Given material:

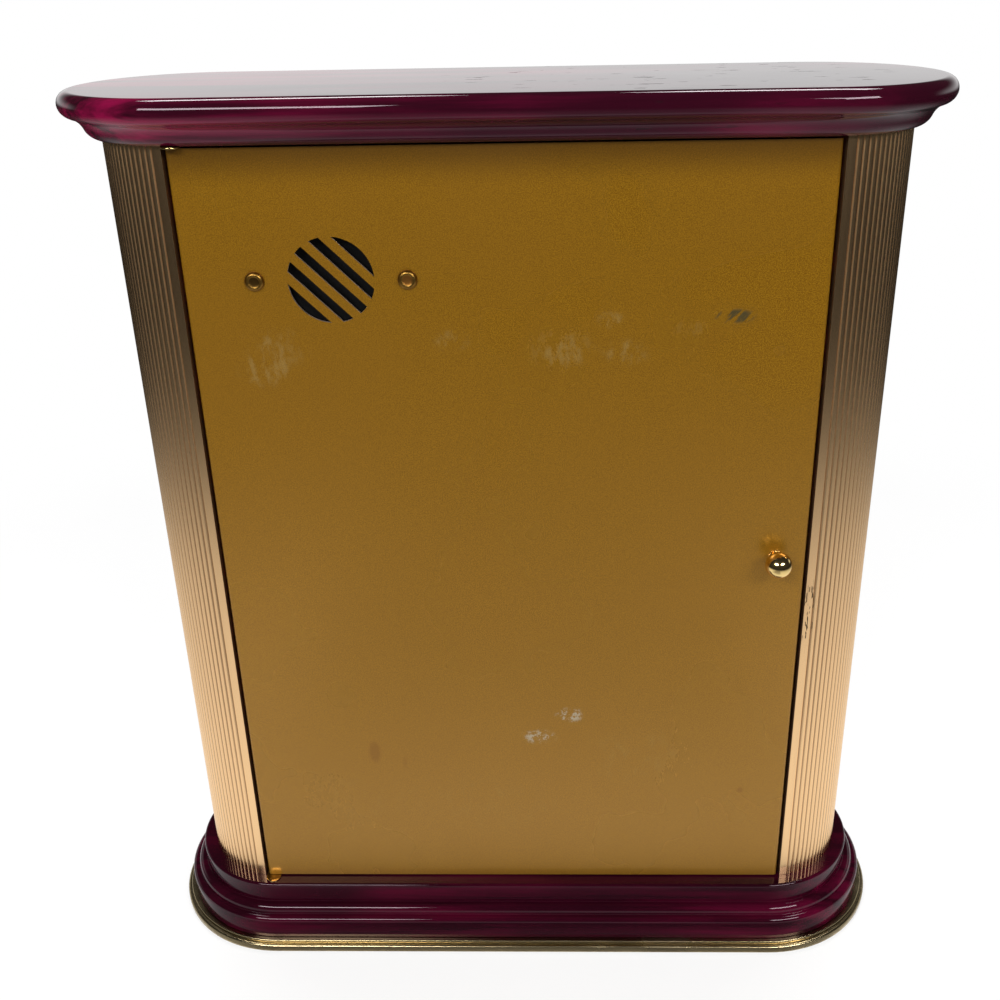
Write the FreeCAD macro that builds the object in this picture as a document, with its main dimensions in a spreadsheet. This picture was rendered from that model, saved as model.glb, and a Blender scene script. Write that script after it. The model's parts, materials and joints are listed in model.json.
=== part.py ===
import FreeCAD, Part
import Sketcher
import os
import re
from FreeCAD import Placement, Rotation, Vector

# Oval mantel clock: a lacquered base and top, half-round reeded ends, a hinged metal back door
# with a speaker, and a quartz chime movement with a swinging pendulum behind a glazed front.
#
# Millimetres. X runs to the right as the dial is read, Y to the back door, Z up.
# The origin is the centre of the footprint, on the surface that the clock stands on.

doc = FreeCAD.newDocument("mantel_clock")
sheet = doc.addObject("Spreadsheet::Sheet", "sizes")

# Driving sizes, each written once, in groups by the piece that it belongs to.
SIZES = {
    # case, in plan a straight-sided oval
    "body_width": 242.6,
    "body_depth": 59.4,
    "body_height": 266.0,
    # reeded end shells
    "column_wall": 1.6,
    "column_flange": 9.0,
    "reed_count": 40,
    "reed_angle": 3.74,
    "reed_rise": 0.42,
    "lip_step_angle": 0.9,
    # top board: a bullnose over an ovolo, joined by a cove that touches both
    "top_thickness": 13.7,
    "top_overhang": 11.05,
    "bullnose_radius": 3.7,
    "cove_radius": 6.0,
    "ovolo_radius": 4.6,
    "ovolo_set_out": 0.4,
    # wooden base, two steps and a bead
    "base_height": 20.1,
    "step_round": 1.8,
    "lower_ledge": 0.8,
    "bead_height": 3.3,
    "bead_round": 2.6,
    "upper_ledge": 0.6,
    "upper_step_overhang": 5.0,
    "upper_step_height": 7.9,
    "upper_step_round": 1.0,
    # brass plate under the base
    "plate_show": 3.2,
    "plate_height": 3.9,
    "plate_lip_height": 2.6,
    "plate_lip_round": 0.9,
    "plate_lip_width": 1.5,
    "plate_seat_round": 0.4,
    "plate_rim_width": 13.0,
    "plate_recess": 2.6,
    # felt pads
    "pad_radius": 5.0,
    "pad_thickness": 1.0,
    # case uprights
    "upright_thickness": 10.0,
    "upright_rear_setback": 6.0,
    # opening, door and its fit
    "door_width": 190.0,
    "door_gap": 1.2,
    "door_end_gap": 0.6,
    "door_sheet": 1.0,
    "door_fold": 3.0,
    "door_corner": 1.0,
    "hinge_inset": 2.0,
    "hinge_depth": 2.6,
    "hinge_pin_radius": 0.9,
    "hinge_pin_engage": 5.0,
    "hinge_ear_inside": 2.8,
    "hinge_ear_outside": 1.6,
    "hinge_ear_depth": 5.2,
    "lug_width": 5.4,
    "lug_reach": 3.6,
    "lug_thickness": 0.4,
    "running_clearance": 0.06,
    # speaker grille and speaker
    "grille_across": 51.25,
    "grille_drop": 38.8,
    "grille_radius": 12.9,
    "grille_pitch": 5.57,
    "grille_bar_count": 4,
    "grille_bar": 2.7,
    "grille_bar_angle": 45.0,
    "rivet_spacing": 45.2,
    "rivet_head_radius": 2.9,
    "rivet_head_height": 1.3,
    "rivet_rim": 0.35,
    "rivet_shank_radius": 1.1,
    "rivet_foot_radius": 1.9,
    "rivet_foot_height": 0.8,
    "speaker_flange_radius": 19.0,
    "speaker_flange": 1.0,
    "speaker_seat_radius": 16.5,
    "speaker_ear_radius": 3.6,
    "speaker_basket_depth": 8.0,
    "speaker_basket_radius": 10.5,
    "speaker_wall": 0.8,
    "speaker_magnet_radius": 12.0,
    "speaker_magnet_height": 5.0,
    "cone_paper": 0.5,
    "cone_depth": 5.2,
    "dust_cap_radius": 5.0,
    # door knob
    "knob_inset": 9.7,
    "knob_up": 134.5,
    "knob_radius": 4.3,
    "knob_stem_radius": 1.7,
    "knob_stem_length": 2.0,
    "knob_foot_radius": 2.6,
    "knob_foot_height": 0.8,
    "knob_screw_radius": 1.25,
    "knob_screw_length": 4.0,
    "knob_screw_head_radius": 2.6,
    "knob_screw_head_height": 1.6,
    # magnetic catch
    "catch_up": 176.0,
    "catch_width": 8.0,
    "catch_height": 26.0,
    "catch_depth": 16.0,
    "magnet_width": 5.0,
    "magnet_height": 18.0,
    "magnet_depth": 7.0,
    "catch_gap": 0.3,
    # front frame and glass
    "frame_member": 9.0,
    "frame_thickness": 3.0,
    "frame_bevel": 2.0,
    "frame_fit": 0.3,
    "glass_thickness": 2.0,
    # dial
    "dial_drop": 91.0,
    "dial_board_thickness": 3.0,
    "dial_board_from_glass": 11.0,
    "dial_board_height": 178.0,
    "dial_radius": 73.5,
    "dial_thickness": 0.8,
    "dial_ring_width": 6.0,
    "dial_ring_height": 4.6,
    "dial_ring_edge": 1.5,
    "dial_ring_flat": 0.8,
    "dial_ring_lap": 1.2,
    "dial_ring_lip": 0.5,
    "marker_count": 12,
    "marker_length": 6.0,
    "marker_width": 1.8,
    "marker_height": 0.6,
    "marker_from_ring": 3.2,
    # hands
    "hour_hand_length": 40.0,
    "minute_hand_length": 57.0,
    "second_hand_length": 59.0,
    "hour_hand_width": 6.4,
    "minute_hand_width": 5.0,
    "second_hand_width": 1.0,
    "hour_hub_radius": 4.4,
    "minute_hub_radius": 3.4,
    "second_hub_radius": 2.4,
    "hour_tail": 8.0,
    "minute_tail": 10.0,
    "second_tail": 16.0,
    "hand_thickness": 0.5,
    "hand_spacing": 1.6,
    "shown_hour": 10,
    "shown_minute": 9,
    "shown_second": 36,
    "hand_waist_share": 0.22,
    "hand_shoulder_share": 0.72,
    # shafts
    "bush_radius": 4.0,
    "bush_length": 7.0,
    "hour_tube_radius": 2.6,
    "minute_tube_radius": 1.5,
    "second_shaft_radius": 0.6,
    "washer_radius": 8.0,
    "washer_thickness": 0.6,
    "nut_across": 12.0,
    "nut_height": 2.0,
    # movement
    "movement_half_width": 48.0,
    "movement_depth": 24.0,
    "movement_wall": 2.0,
    "cover_thickness": 2.0,
    "cover_screw_radius": 1.2,
    "cover_screw_head_radius": 2.3,
    "cover_screw_head_height": 1.2,
    "cover_screw_length": 8.0,
    "boss_radius": 3.2,
    "battery_radius": 7.1,
    "battery_length": 49.0,
    "battery_cap_radius": 2.7,
    "battery_cap_height": 1.2,
    "battery_bay_width": 29.4,
    "battery_bay_height": 56.0,
    "battery_bay_depth": 16.0,
    "contact_thickness": 0.4,
    "contact_width": 7.0,
    "spring_wall": 0.5,
    "spring_radius": 4.6,
    "spring_tip_radius": 2.2,
    # gears, each a thin wheel
    "gear_thickness": 1.2,
    "gear_layer": 2.0,
    "tooth_depth": 1.0,
    "mesh_clearance": 0.1,
    "hour_wheel_radius": 12.0,
    "motion_pinion_radius": 3.0,
    "motion_wheel_radius": 11.25,
    "minute_pinion_radius": 3.75,
    "center_wheel_radius": 13.8,
    "second_wheel_radius": 13.0,
    "wheel_tooth_count": 36,
    "pinion_tooth_count": 12,
    "motion_arbor_radius": 1.2,
    "set_knob_radius": 7.0,
    "set_knob_height": 6.0,
    "set_knob_flute_count": 18,
    "set_knob_flute": 0.6,
    "set_knob_gap": 0.6,
    # electronics
    "board_width": 13.0,
    "board_height": 44.0,
    "board_end_gap": 1.6,
    "board_thickness": 1.2,
    "coil_radius": 4.0,
    "coil_cheek_radius": 5.0,
    "coil_length": 16.0,
    "coil_cheek": 1.0,
    # switches on the back of the movement
    "slider_width": 5.0,
    "slider_height": 4.0,
    "slider_proud": 2.6,
    "slider_travel": 6.0,
    "slider_clearance": 0.2,
    "slider_foot": 1.2,
    "slider_foot_depth": 1.0,
    "slider_drop": 20.0,
    "slider_start": 38.0,
    "slider_spacing": 20.0,
    # pendulum
    "drive_half_width": 16.0,
    "drive_height": 18.0,
    "drive_depth": 20.0,
    "drive_slot_depth": 6.0,
    "drive_slot_half_width": 12.0,
    "drive_wall": 2.0,
    "pivot_drop": 7.0,
    "pivot_radius": 1.0,
    "hanger_width": 5.0,
    "hanger_thickness": 1.6,
    "hanger_length": 26.0,
    "hanger_block_depth": 4.0,
    "hanger_block_height": 8.0,
    "rod_socket": 4.0,
    "rod_radius": 1.0,
    "bob_radius": 21.0,
    "bob_half_thickness": 3.2,
    "bob_edge": 0.8,
    "bob_rise": 12.0,
    "pendulum_floor_share": 0.3214285714,
    "rating_nut_across": 6.0,
    "rating_nut_height": 4.0,
    "chamber_back_thickness": 2.5,
    "chamber_back_gap": 7.0,
    # fasteners of the case
    "tie_rod_radius": 2.0,
    "tie_rod_inset": 12.0,
    "tie_rod_top": 7.0,
    "tie_nut_across": 7.0,
    "tie_nut_height": 3.2,
    "screw_radius": 1.75,
    "screw_head_radius": 3.4,
    "screw_head_height": 2.0,
    "upright_screw_length": 34.0,
    "upright_screw_spacing": 30.0,
    "plate_screw_length": 12.0,
    "plate_screw_across": 60.0,
    "overrun": 1.0,
}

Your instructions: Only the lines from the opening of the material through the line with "from FreeCAD import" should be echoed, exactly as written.

Solution to the exercise:
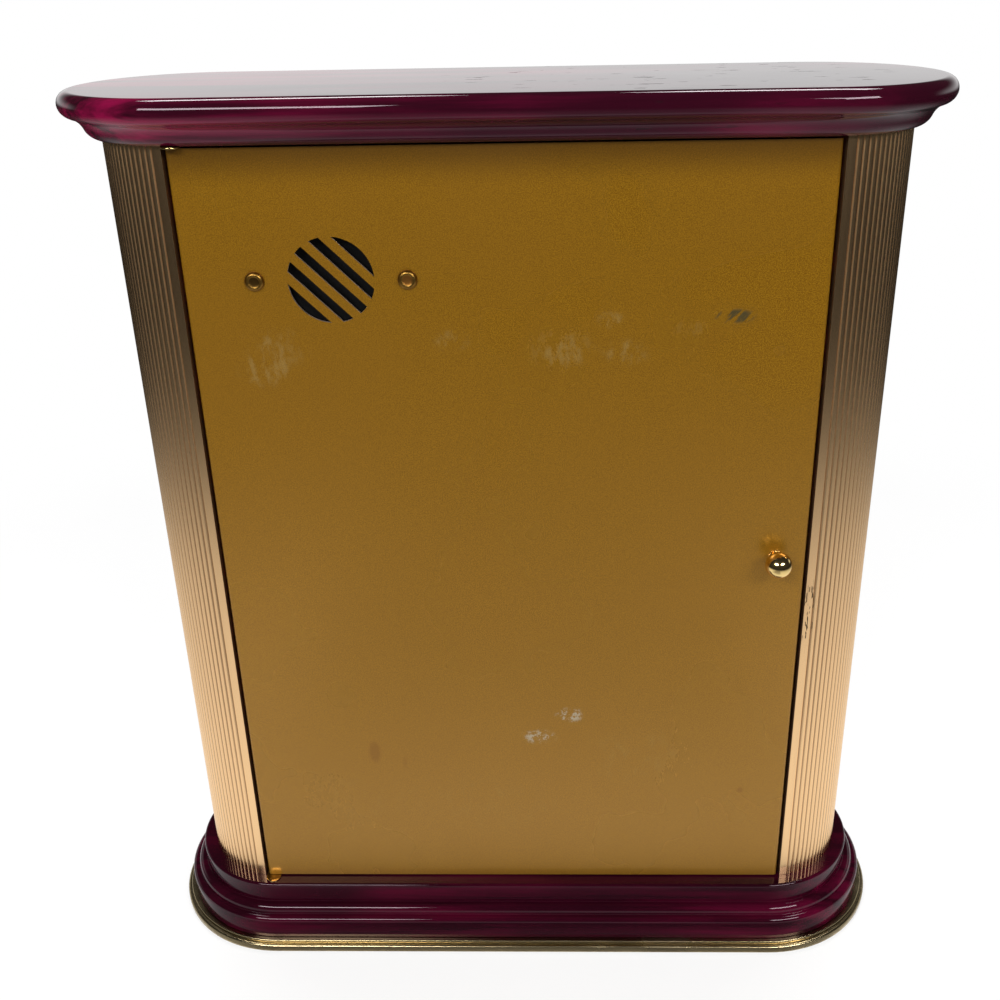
Write the FreeCAD macro that builds the object in this picture as a document, with its main dimensions in a spreadsheet. This picture was rendered from that model, saved as model.glb, and a Blender scene script. Write that script after it. The model's parts, materials and joints are listed in model.json.
=== part.py ===
import FreeCAD, Part
import Sketcher
import os
import re
from FreeCAD import Placement, Rotation, Vector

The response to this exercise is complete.